I treat myself to a bottle of wine on the way home and sit down for tecito with Dorita and tell her about my day before we oooh and aaaaah over the horrendous telenovela I can´t live without called "Hijos del Monte." Julieta is pregnant with her (once-fiance) Juan´s baby, but he is falling for his half-sister, Paola – deemed "the blond," –- who is trying to ransack his relationship with the mother of his child. Scintillating. I tell Dora very matter-of-factly that she is my best friend here and then take a sip of my glorious "Gato Negro" $1 box-wine. It´s amazing what a little exercise will do.
Monday, September 8, 2008
Tuesday, September 2, 2008
I must add that Madonna´s pending December arrival in Chile rivals the publicity I´d expect of a visit from Jesus himself. A bit overkill...
Second official order of business. I´ve been strutting around the teacher´s lounge, Dora´s house and every asado I attend proclaiming, "Soy Chilena!" No, but seriously, I have a CARNET card which is a Chilean identification card, which makes me feel very very badass. It´s official proof that I´m in this country for more than a pleasant visit. I´m blending I tell you.

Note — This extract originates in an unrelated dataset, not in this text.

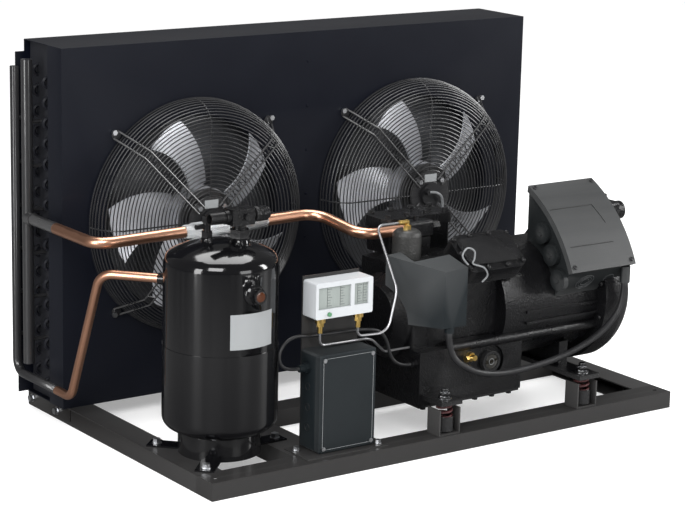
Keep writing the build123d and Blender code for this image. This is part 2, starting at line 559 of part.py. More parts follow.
# ======================= compressor =======================
MOTOR_AXIS = Axis((0, AX_Y, AX_Z), (1, 0, 0))
LEDGE_Y, LEDGE_Z = -366.0, 235.0
with BuildPart() as body:
    with BuildSketch(Plane(origin=(0, AX_Y, AX_Z), x_dir=(1, 0, 0), z_dir=(0, -1, 0))):
        with BuildLine():
            Polyline((CASE_X0 - 34, 0), (CASE_X0 - 34, 78), (CASE_X0 - 22, 92), (CASE_X0 - 10, 106),
                     (CASE_X0 + 30, 106), (200, 106), (200, BARREL_R), (BELL_X0, BARREL_R),
                     (BELL_X0, BELL_R), (BELL_X1, BELL_R))
            ThreePointArc((BELL_X1, BELL_R), (600, 158), (END_X, 105))
            Polyline((END_X, 105), (END_X + 4, 60), (END_X + 4, 0), (CASE_X0 - 34, 0))
        make_face()
    revolve(axis=MOTOR_AXIS)
    block(CASE_X0, CASE_X1, CASE_Y0, CASE_Y1, SUMP_Z1 - 20, CASE_TOP)
    block(CASE_X0, CASE_X1 - 5, SUMP_Y0, SUMP_Y1, SUMP_Z0, SUMP_Z1)
    fillet(body.edges().filter_by(Axis.Z).group_by(SortBy.LENGTH)[-1], 8)
    # side ledge and long ribs along the motor
    with BuildSketch(side(CASE_X0 + 95, LEDGE_Y + 20, LEDGE_Z)):
        SlotOverall(46, 24)
    extrude(amount=BELL_X0 - CASE_X0 - 95)
    for rib_z in (LEDGE_Z + 30, LEDGE_Z + 58):
        block(CASE_X1, BELL_X0, AX_Y - BARREL_R - 6, AX_Y, rib_z, rib_z + 7)
    # beams that carry the feet
    for foot_x in FOOT_XS:
        block(foot_x - FOOT_HALF, foot_x + FOOT_HALF, FOOT_YS[0] - 30, FOOT_YS[1] + 30,
              FOOT_Z, FOOT_Z + FOOT_PLATE)
        block(foot_x - 14, foot_x + 14, AX_Y - 120, AX_Y + 120, FOOT_Z, FOOT_Z + 75)
    # cable gland on the end of the sump
    hexagon(side(CASE_X0, CABLE_GLAND_Y, CABLE_GLAND_Z, -1), 20, 8)
    disc(side(CASE_X0 - 8, CABLE_GLAND_Y, CABLE_GLAND_Z, -1), 8, 8)
    # round recess for the oil sight glass, and necks for the two service valves
    disc(front(SUMP_Y0 + 8, SIGHT_X, SIGHT_Z), RECESS_R, 20, mode=Mode.SUBTRACT)
    block(DIS_X + 10, DIS_X + 60, DIS_Y - 22, DIS_Y + 22, CASE_TOP - 10, DIS_Z - 20)
    block(SUC_X - 70, SUC_X - 20, SUC_Y - 26, SUC_Y + 26, AX_Z + 80, SUC_Z - 24)
save(body, "compressor_body")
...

Third, I received a giant package from Kevin yesterday which basically made my month. It included the essentials: a book, some CD´s, tampons (God love em´ ), a new Old Navy top, some photos and magazines, including my beloved skirt! magazine. I slowly and carefully flipped through the pages of my skirt! magazine like I was holding the original Declaration of Independence. But, onto the newsworthiness of this event ... I showed some teachers and students at school some of my American reading material, and my go-to guy, Angel (very machismo and in charge of everything), took a particular liking to my skirt! magazine. He kept saying it was for mujeres (women), yet painstakingly flipped through every page. I had to take a picture. Chileno relaxing with a skirt!, ha! Gotcha! If you only knew how priceless that is, in theory.

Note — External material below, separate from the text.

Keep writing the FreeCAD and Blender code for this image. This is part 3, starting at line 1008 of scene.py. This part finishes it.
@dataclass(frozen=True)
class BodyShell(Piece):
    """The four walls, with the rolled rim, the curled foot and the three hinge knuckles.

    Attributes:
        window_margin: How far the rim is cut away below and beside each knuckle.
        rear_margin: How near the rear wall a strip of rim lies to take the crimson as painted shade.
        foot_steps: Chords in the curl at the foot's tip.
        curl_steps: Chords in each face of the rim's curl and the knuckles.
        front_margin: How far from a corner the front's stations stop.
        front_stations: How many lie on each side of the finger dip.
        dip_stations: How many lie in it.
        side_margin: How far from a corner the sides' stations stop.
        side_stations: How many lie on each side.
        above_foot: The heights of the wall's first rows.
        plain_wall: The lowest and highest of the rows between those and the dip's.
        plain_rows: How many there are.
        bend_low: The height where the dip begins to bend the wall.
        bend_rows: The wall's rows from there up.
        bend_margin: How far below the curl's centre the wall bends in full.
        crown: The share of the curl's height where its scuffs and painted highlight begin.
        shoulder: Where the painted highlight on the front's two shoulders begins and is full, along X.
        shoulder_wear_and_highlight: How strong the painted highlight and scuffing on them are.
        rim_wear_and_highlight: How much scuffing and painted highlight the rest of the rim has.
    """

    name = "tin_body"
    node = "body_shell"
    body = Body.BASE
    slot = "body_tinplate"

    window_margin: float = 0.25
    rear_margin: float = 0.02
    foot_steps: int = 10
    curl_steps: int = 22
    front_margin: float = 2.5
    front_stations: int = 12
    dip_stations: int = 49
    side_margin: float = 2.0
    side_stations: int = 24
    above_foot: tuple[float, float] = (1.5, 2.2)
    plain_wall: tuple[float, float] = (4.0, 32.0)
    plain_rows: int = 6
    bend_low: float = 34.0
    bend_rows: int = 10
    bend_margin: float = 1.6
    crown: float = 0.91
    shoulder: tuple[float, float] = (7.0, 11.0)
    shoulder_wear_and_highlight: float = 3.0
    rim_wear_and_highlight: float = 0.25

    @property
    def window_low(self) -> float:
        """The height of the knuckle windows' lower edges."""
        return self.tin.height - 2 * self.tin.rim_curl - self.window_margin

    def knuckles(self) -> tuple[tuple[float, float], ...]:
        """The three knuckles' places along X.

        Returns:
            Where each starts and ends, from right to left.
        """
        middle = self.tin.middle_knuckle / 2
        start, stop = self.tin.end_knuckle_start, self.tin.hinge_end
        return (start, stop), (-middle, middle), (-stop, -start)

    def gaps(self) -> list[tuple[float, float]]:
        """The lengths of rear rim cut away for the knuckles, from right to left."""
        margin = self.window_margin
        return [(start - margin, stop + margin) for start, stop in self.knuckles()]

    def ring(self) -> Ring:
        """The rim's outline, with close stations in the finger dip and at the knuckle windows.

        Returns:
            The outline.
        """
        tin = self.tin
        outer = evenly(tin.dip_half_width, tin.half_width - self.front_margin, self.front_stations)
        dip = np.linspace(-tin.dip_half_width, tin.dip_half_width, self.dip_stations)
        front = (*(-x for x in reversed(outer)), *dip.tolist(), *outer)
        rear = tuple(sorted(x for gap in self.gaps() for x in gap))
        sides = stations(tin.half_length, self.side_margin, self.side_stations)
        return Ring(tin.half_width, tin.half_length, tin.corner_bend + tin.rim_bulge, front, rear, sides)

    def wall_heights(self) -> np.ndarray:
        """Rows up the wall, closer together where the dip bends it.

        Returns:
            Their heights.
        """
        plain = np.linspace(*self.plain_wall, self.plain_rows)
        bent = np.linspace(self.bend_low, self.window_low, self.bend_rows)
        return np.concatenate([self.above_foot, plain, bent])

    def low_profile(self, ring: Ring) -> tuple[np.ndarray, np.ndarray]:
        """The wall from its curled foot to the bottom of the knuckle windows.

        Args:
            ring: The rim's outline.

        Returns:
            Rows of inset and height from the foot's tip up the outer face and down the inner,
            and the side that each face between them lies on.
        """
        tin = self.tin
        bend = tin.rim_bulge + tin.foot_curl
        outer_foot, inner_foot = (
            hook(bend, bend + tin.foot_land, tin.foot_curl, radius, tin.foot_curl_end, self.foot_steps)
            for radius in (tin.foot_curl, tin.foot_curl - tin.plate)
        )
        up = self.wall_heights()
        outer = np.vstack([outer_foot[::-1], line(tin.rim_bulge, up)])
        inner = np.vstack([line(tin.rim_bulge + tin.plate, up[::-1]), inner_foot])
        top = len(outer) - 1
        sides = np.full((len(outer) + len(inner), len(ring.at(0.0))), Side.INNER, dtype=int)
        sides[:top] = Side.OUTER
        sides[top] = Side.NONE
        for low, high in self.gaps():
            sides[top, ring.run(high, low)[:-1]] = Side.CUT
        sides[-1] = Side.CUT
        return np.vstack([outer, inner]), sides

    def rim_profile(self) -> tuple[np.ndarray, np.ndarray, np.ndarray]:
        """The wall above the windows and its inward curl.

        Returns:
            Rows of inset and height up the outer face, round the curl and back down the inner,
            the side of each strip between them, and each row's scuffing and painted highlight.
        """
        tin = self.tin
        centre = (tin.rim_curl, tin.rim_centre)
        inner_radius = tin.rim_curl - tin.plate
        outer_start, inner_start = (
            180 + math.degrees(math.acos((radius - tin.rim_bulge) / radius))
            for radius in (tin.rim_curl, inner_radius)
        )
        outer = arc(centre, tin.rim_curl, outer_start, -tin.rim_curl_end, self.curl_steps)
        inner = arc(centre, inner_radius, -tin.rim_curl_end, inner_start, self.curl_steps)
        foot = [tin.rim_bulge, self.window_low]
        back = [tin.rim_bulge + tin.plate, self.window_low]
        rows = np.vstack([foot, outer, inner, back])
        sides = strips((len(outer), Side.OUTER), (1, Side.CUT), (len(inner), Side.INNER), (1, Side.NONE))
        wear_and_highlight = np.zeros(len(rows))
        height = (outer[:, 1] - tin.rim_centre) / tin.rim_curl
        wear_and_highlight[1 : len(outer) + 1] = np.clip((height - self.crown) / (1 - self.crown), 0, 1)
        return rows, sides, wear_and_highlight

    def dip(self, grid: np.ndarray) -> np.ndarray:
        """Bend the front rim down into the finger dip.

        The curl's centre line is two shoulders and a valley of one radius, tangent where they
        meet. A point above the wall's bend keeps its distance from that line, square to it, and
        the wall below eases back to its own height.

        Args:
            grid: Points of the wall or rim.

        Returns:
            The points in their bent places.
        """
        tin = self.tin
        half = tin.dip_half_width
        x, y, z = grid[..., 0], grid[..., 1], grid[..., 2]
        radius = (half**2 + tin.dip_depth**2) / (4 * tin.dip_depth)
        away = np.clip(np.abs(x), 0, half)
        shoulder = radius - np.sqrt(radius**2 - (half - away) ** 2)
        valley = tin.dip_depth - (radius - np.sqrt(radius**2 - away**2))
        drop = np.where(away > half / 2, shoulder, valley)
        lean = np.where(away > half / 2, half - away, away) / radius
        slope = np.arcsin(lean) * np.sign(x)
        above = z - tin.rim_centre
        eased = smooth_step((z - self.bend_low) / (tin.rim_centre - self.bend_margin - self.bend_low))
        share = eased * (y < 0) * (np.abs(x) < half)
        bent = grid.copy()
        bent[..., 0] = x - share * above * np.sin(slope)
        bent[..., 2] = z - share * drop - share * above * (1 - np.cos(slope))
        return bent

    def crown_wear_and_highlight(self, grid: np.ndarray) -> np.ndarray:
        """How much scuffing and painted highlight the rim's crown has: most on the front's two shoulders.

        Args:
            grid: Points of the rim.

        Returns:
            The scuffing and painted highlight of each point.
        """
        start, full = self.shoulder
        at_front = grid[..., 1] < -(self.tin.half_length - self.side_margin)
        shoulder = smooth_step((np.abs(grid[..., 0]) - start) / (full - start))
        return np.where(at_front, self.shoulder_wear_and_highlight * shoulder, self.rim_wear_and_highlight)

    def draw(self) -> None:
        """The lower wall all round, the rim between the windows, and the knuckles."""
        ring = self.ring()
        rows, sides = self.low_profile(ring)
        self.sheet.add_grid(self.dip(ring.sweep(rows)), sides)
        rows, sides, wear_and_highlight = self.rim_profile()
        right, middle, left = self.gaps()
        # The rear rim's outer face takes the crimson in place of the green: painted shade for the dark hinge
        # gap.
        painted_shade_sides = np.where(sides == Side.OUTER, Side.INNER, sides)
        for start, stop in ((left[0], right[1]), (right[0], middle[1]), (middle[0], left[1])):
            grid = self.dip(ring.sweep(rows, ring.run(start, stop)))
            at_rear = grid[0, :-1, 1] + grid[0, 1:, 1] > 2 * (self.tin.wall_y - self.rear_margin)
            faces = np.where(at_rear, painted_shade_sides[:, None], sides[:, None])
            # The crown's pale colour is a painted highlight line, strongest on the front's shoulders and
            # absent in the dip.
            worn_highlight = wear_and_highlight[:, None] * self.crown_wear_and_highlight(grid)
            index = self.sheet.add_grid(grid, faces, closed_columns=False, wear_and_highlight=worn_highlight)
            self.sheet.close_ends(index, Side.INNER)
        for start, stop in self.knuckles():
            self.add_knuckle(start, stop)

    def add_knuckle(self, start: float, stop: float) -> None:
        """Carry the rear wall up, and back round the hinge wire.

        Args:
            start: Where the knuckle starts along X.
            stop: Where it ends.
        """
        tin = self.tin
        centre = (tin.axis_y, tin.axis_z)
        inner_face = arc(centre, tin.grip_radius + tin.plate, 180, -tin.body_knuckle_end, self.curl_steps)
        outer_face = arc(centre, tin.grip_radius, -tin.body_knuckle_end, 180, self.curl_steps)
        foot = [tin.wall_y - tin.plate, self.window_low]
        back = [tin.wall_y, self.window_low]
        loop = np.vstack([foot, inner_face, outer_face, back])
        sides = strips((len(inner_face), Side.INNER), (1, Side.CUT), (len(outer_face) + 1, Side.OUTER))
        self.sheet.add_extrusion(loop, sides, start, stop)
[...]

Lastly, Chile´s Dia de Independencia is fast approaching and as I have mentioned once before, their national dance is the Cueca. Every child seems to learn this dance shortly after exiting the womb, so, how unlucky for me that I was born in America, because these people won´t cut me a break. Monday afternoon classes were cancelled to make way for the festival of the "Cien Cuecas," (100 Cuecas). Everyone dressed traditionally and schools around the city arrived in our gymnasium to literally dance, (duh) 100 cuecas. For me, it was just a bowl of photo-op´s and cultural enlightenment, and I mingled among my students for the first time as a real person and not just a teacher. I communicated with them in Spanish and some students gasped, "Profe!!! Has aprendido Espanol en una semana!!!" (Silly children.) I delightedly told them, no, I had not just learned to speak Spanish in one week, I´ve been working on my Spanish for years and after all ... "soy Chilena." One of the teachers, Lorenzo, approached my huddle and took my hand and informed me I was about to dance cueca with him. "Dear God no," I begged and pleaded. Making a fool of myself at an asado of 10 people is one thing, but we were in a gymnasium for Christ sake. Students started chanting, teachers were nudging me forward, a girl stuffed her white embroidered handkerchief into my hand and off I went. I was dancing .... something. The steps to this dance elude me. I have been a dancer all my life and can usually pick up on this sort of stuff quickly, but I swear to you ... there are no steps. There are patterns. "Ocho! Ocho!" my students kept screaming at me (helping my nerves not at all). "Que ocho!!??" I screamed back. I just wasn´t seeing the figure-eight. Anyway, after the flash of about 100 cameras and an announcement on the loudspeaker (just to make SURE every person in the gym was watching the gringa), the dance was over and I was led back into my gaggle of giggling girls (alliteration not intended). People took pictures on my camera, but I also pass students in the hallway now who stop me and inform me they have pictures of me dancing cueca. So ... let´s just stick that up there with my top three most embarrassing moments, ever.